Usually, pain in a certain part of your body signals that something in that area needs attention. In fact, this is the how pain benefits us. When pain becomes chronic — lasting for more than three months — it's time to seek help if you haven't already. If left untreated, chronic pain can lead to decreased mobility, impaired immunity, decreased concentration, anorexia and sleep disturbances.
Vague, random, unexplained pains are often the result of an injury, illness or disease such as arthritis or cancer. Finding the root, and ruling out anything serious, is crucial.
When those random pains are widespread, it presents a new set of issues. The American College of Rheumatology defines widespread pain as pain lasting a minimum of three months that affects both sides of the body, below and above the waist and in the axial skeleton. Pinning a diagnosis on that pain can be daunting, requiring a battery of tests over the course of several months to years.
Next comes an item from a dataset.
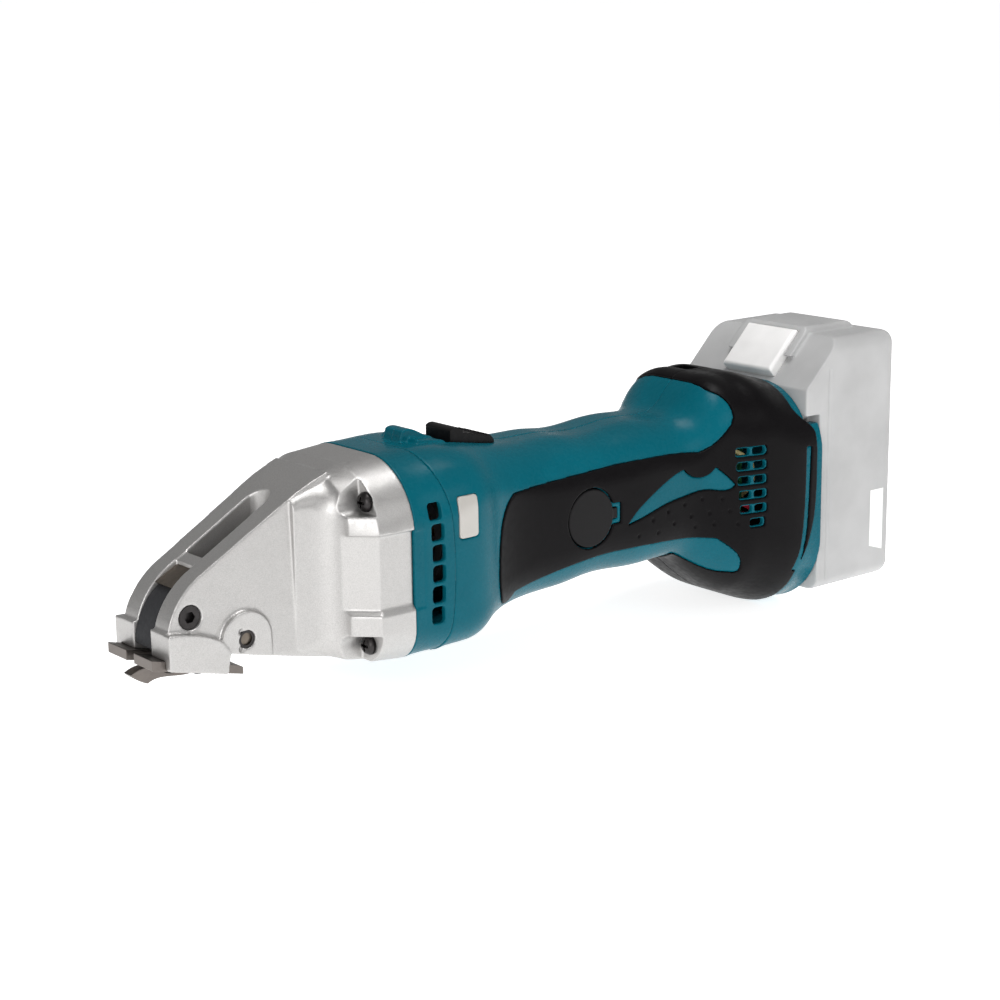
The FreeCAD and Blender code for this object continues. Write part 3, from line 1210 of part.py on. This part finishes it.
def pack_hump():
    """The raised middle of the pack's top."""
    def on_top(edge):
        high = edge.BoundBox.ZMin > 60
        return high and (along(edge, FreeCAD.Vector(1, 0, 0)) or edge.BoundBox.XMin > 180)
    block = box("pack_hump_block", (150.0, -19.5, 50.0), (193.0, 19.5, 62.0))
    return cut("pack_hump_sloped", rounded("pack_hump", block, 3.4, on_top), slope_tool("hump_slope", 3.9))


def pack_form():
    """The pack's outside, without its deck."""
    def soft_edge(edge):
        return along(edge, FreeCAD.Vector(1, 0, 0)) or edge.BoundBox.XMin > size("pack_back") - 0.1
    core = box("pack_block", ("pack_front", "-pack_half", "pack_low"),
               ("pack_back", "pack_half", "pack_top"))
    lip = box("pack_lip", ("deck_x", "-pack_half", "lip_low"), ("pack_front", "pack_half", "pack_top"))
    main = fuse("pack_main", rounded("pack_rounded", core, size("pack_round"), soft_edge), lip)
    return fuse("pack_solid", cut("pack_sloped", main, slope_tool("pack_slope")), pack_hump())


def build_pack():
    block = box("pack_room_block",
                ("pack_front + pack_wall", "-pack_half + pack_wall", "pack_low + pack_wall"),
                ("pack_back - pack_wall", "pack_half - pack_wall", "pack_top - 14"))
    room = cut("pack_room", block, slope_tool("room_slope", -13.2))
    grooves = []
    for side in (-1, 1):
        y = side * 40.0
        grooves.append(box("pack_side_groove_%d" % side, (157.6, y - 3.0, -60.0), (159.2, y + 3.0, 46.0)))
    well = button_well("pack_well", 0.3, "well_deep")
    finish(cut("battery_case", pack_form(), room, well, *grooves), "battery_case")
    build_deck()
    cells = []
    for column in range(2):
        for row in range(5):
            x = 166.2 + size("cell_pitch") * column
            z = -41.6 + size("cell_pitch") * row
            cells.append(cylinder("cell_%d_%d" % (column, row), (x, "-cell_long / 2", z), "cell_rad",
                                  "cell_long", "Y"))
    finish(group("battery_cells", *cells), "battery_cells")
    build_button()


def build_deck():
    """The pack's front deck with its rail grooves, contact slots and spring contacts."""
    deck = box("pack_deck_block", ("deck_x", "-deck_half", "deck_low"),
               ("pack_front", "deck_half", "lip_low"))
    slots = [box("deck_slot_%d" % k, ("deck_x - 1", y - 1.4, -50), ("deck_x + 6.4", y + 1.4, -9.0))
             for k, y in enumerate(CONTACT_ROWS)]
    rails = []
    for side, low, high in ((-1, -40, "-tongue_half + 0.35"), (1, "tongue_half - 0.35", 40)):
        rails.append(box("deck_groove_%d" % side, ("tongue_front - 0.35", low, -50),
                         ("tongue_back + 0.35", high, 24.0)))
    finish(cut("battery_deck", deck, *(slots + rails)), "battery_deck")
    clips = []
    for k, y in enumerate(CONTACT_ROWS):
        for side in (-1, 1):
            middle = y + side * 1.15
            clips.append(box("pack_clip_%d_%d" % (k, side), ("deck_x + 0.6", middle - 0.25, -40.0),
                             ("deck_x + 6.2", middle + 0.25, -12.0)))
    finish(group("battery_contacts", *clips), "battery_contacts")


SHOULDER = FreeCAD.Rotation(FreeCAD.Vector(0, 1, 0), -45)


def on_shoulder(obj, up, across, depth):
    """Set the object square to the shoulder: how far up it, across it and sunk below it."""
    spot = FreeCAD.Vector(146.4, across, 41.3) + SHOULDER.multVec(FreeCAD.Vector(up, 0, -depth))
    obj.Placement = FreeCAD.Placement(spot, SHOULDER)
    place(obj, spot.x, spot.y, spot.z)
    return obj


def button_well(name, gap, deep):
    """The button's form, grown by a gap, from a depth below the shoulder to far above it."""
    obj = doc.addObject("Part::Box", name)
    bind(obj, Length="button_long + 2 * (%s)" % gap, Width="2 * (button_half + (%s))" % gap,
         Height="(%s) + 12" % deep)
    return on_shoulder(obj, -gap, -size("button_half") - gap, doc_value(deep))


def build_button():
    body = button_well("button_body", 0, "button_sunk")
    bind(body, Height="button_sunk + button_proud")
    doc.recompute()
    out = SHOULDER.multVec(FreeCAD.Vector(0, 0, 1))
    face = max(vertex.Point.dot(out) for vertex in body.Shape.Vertexes)
    soft = rounded("button_soft", body, 1.6, lambda edge: edge.CenterOfMass.dot(out) > face - 0.1)
    finish(soft, "battery_button")
    coil = []
    for name, radius in (("button_spring_outer", 3.2), ("button_spring_inner", 2.3)):
        tube = doc.addObject("Part::Cylinder", name)
        bind(tube, Radius=radius, Height="well_deep - button_sunk")
        coil.append(on_shoulder(tube, size("button_long") / 2, 0, size("well_deep")))
    finish(cut("button_spring", *coil), "button_spring")


def main():
    build_shells()
    build_vent_ring()
    build_gear_housing()
    build_side_blades()
    build_lever()
    build_nose_hardware()
    build_gears()
    build_crank()
    build_motor()
    build_brushes()
    build_switch()
    build_lamps()
    build_electrics()
    build_screws()
    build_pack()
    check_and_write()


def check_and_write():
    doc.recompute()
    faults = [obj.Label for obj in doc.Objects if set(obj.State) & {"Invalid", "Error"}]
    for obj in subparts:
        shape = obj.Shape
        if shape.isNull() or not shape.isValid() or not shape.Solids:
            faults.append(obj.Label + " shape")
    if faults:
        raise SystemExit("faulty: " + ", ".join(faults))
    for obj in subparts:
        obj.Shape.exportStep("parts/%s.step" % obj.Label)
        print(obj.Label, len(obj.Shape.Solids), round(obj.Shape.Volume))


main()
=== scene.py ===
"""Looks of the cordless metal shear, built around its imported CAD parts.

Lengths in the tables below are millimetres from the motor's axis: x along the tool with the
blades at -x, y to the right, z up. at() turns them into the frame's metres.
"""

import json
import math

import bmesh
import bpy
from mathutils import Matrix, Vector
from mathutils.kdtree import KDTree


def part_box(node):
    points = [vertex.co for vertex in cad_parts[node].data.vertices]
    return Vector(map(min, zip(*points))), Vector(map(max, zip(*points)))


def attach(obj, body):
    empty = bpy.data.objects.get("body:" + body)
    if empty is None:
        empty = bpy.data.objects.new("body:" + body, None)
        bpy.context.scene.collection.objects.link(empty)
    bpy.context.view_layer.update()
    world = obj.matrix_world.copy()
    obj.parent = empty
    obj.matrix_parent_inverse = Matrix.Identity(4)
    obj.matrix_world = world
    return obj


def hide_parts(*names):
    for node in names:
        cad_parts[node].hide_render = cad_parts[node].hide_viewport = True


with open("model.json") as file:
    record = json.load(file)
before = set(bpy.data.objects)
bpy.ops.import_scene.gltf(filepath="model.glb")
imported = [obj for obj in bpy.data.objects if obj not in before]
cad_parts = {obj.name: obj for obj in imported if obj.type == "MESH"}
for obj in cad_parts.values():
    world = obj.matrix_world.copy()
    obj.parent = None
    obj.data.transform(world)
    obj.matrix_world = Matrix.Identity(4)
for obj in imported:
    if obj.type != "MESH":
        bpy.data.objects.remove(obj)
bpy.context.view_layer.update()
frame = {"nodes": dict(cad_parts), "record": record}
MM = 0.001
SHAFT_END = 41.0  # the motor shaft's rear end, along the tool
SHAFT_LOW, SHAFT_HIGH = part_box("armature_shaft")
MOTOR = Vector((SHAFT_HIGH.x - SHAFT_END * MM, 0.0, (SHAFT_LOW.z + SHAFT_HIGH.z) / 2))


def at(x, y, z):
    """A point given in millimetres from the motor's axis, in the frame's metres."""
    return MOTOR + Vector((x, y, z)) * MM


# ---------------------------------------------------------------- materials

# Sockets of a colour Mix node, which share their names with its other kinds.
MIX_ONE, MIX_TWO, MIX_RESULT = 6, 7, 2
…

Conditions doctors may test you for include lupus, Lyme disease, multiple sclerosis, myasthenia gravis, osteoarthritis and rheumatoid arthritis, to name a few. If those conditions are ruled out, your doctor may consider a diagnosis of fibromyalgia. This neurological disorder causes heightened sensitivity to physical pressure or pain, and often involves sleep difficulties. It is especially tricky to diagnose as there is no definitive diagnostic test.
Studies have found chronic depression also can cause "floating," random and otherwise unexplainable pains in various parts of your body. This may manifest in the form of back pain, headaches and heightened sensitivity to pain.
How can this be? It turns out that pain and emotion travel down some of the same neural pathways in your brain. For some people, it seems that neurotransmitters carrying news of gloom and doom can jump the tracks and result in actual physical pain. Usually, antidepressants, therapy or some combination of the two helps to resolve the depression and, with it, the pain.